Albany. Suspend belief. It’s a political Disneyworld for tortfeasors with big wallets. Doubt that? Where else could NYSTLA be taken to task by the Governor himself for being too effective in fighting for New York citizens? Only in Albany, where the Governor was supposed to be doing that all along.

Ever wake up in a cold sweat after dreaming that you were called on in Civil Procedure and asked to recite on International Shoe? Well, don’t put that nightmare away so quickly.

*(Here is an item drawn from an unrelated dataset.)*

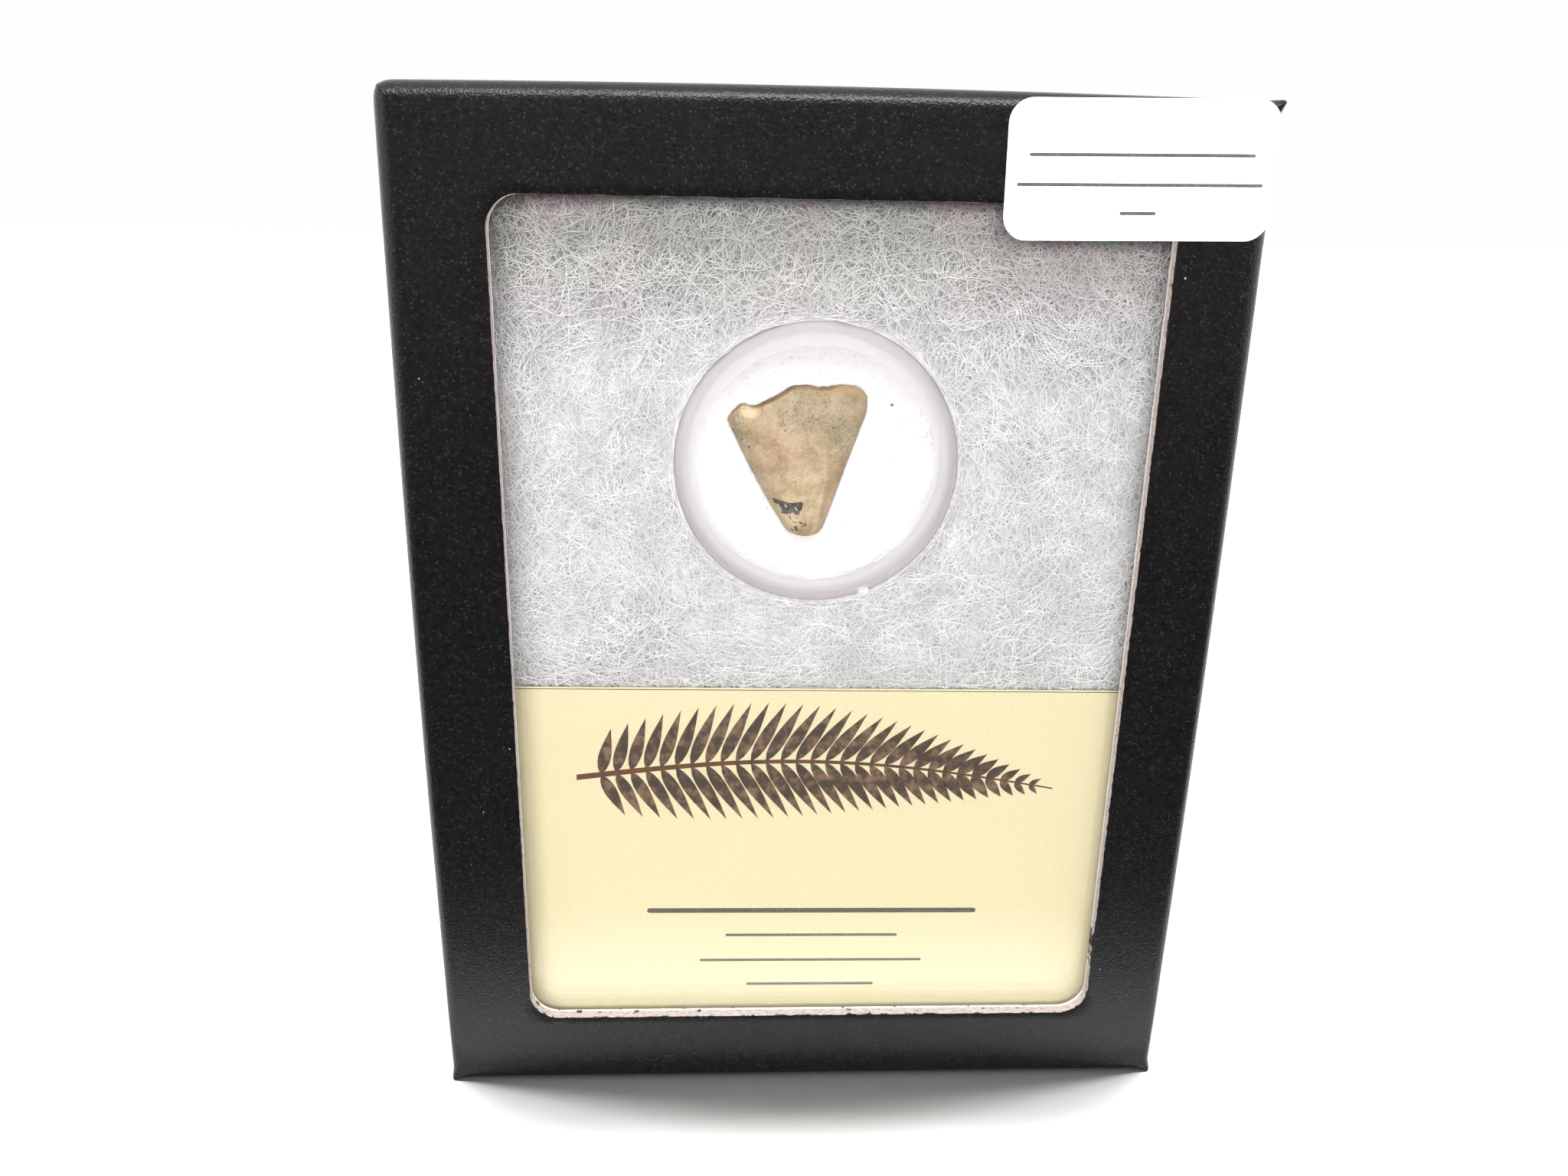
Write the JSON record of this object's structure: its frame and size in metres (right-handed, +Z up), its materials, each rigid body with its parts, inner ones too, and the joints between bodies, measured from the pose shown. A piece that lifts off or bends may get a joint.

In Waggaman v. Art Arauzo, 2014 NY Slip Op 03259 (2d Dep’t 5/7/14), the Second Department had the occasion to resurrect that nightmare, discussing the “minimum contacts” analysis (easy there) of International Shoe with regard to the Supreme Court’s recent decision in Walden v. Fiore, 134 S.Ct. 1115 (2/25/14). In Walden, Justice Thomas, writing for the entire Court, cautioned that the plaintiff can’t be the only link between the defendant and the forum state; jurisdiction requires that defendant’s own conduct be the basis for the forum state’s jurisdiction. The defendant, not anyone else, must be the basis for the forum state’s hold.

Here, defendant doctor treated a New York plaintiff’s mother in Texas and Florida, allegedly prescribing drugs improperly without ever examining her. Those actions caused dependency and confusion, destroying her social and family life, which ultimately resulted in her death. Plaintiff sued for damages to himself and in his role as his mother’s sole survivor.

After satisfying CPLR 302(a)(3)(ii), a court must still make an “assessment . . . as to whether a finding of personal jurisdiction satisfies due process.” That’s the rub here, as defendant did not satisfy the “minimum contacts” rule of International Shoe, especially in light of the Court’s limitations in Walden.